Cities, states and countries are scrambling to adapt or are at least talking about it and setting aside money for it. Some examples:


•England is strengthening the Thames River flood control barrier at a cost of around half a billion dollars.


•The Netherlands is making its crucial flood control system stronger.


•California is redesigning the gates that move water around the agriculturally vital Sacramento River Delta so that they can work when the sea level rises dramatically there.


•Boston elevated a sewage treatment plant to keep it from being flooded when sea level rises. New York City is looking at similar maneuvers for water plants.


•Chicago has a program to promote rooftop vegetation and reflective roofs that absorb less heat. That could keep the temperature down and ease heat waves.

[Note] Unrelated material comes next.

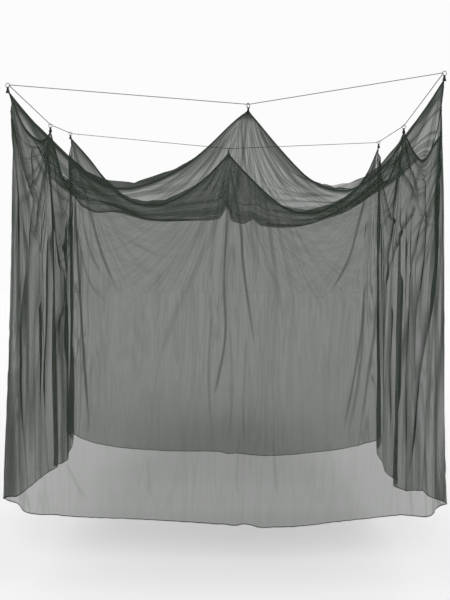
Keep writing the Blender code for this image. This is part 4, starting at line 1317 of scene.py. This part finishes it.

•Engineers are installing "thermal siphons" along the oil pipeline in Alaska, which is built on permafrost that is thawing, to draw heat away from the ground.


•Researchers are uprooting moisture-loving trees along British Columbia's coastal rainforests and dropping their seedlings in the dry ponderosa pine forests of Idaho, where they are more likely to survive.


•Singapore plans to cut its flood-prone areas in half by 2011 by widening and deepening drains and canals and completing a 226-million-dollar dam at the mouth of the city's main river.


•In Thailand, there are large-scale efforts to protect places from rising sea levels. Monks at one temple outside Bangkok had to raise the floor by more than three feet.


•Desperately poor Bangladesh is spending more than 50 million dollars on adaptation. It is trying to fend off the sea with flood control and buildings on stilts.


President Barack Obama and Congress are talking about 1.2 billion dollars a year from the US for international climate aid, which includes adaptation. The UN climate chief, Yvo de Boer, said 10 to 12 billion dollars a year is needed from developed countries through 2012 to "kick-start" things. Then it will get even more expensive.

The World Bank estimates adaptation costs will total 75 to 100 billion dollars a year over the next 40 years. The International Institute for Environment and Development (IIED), a London think tank, says that number is too low.

It may even be 200 or 300 billion dollars a year, said Chris Hope, a business school professor at the University of Cambridge and part of the IIED study.

Nevertheless, Hope said failing to adapt would be even more expensive — perhaps six trillion dollars a year on average over the next 200 years. Adaptation could cut that by about two trillion dollars a year, he said.

As much as three-quarters of the spending will be needed in the developing world, experts say.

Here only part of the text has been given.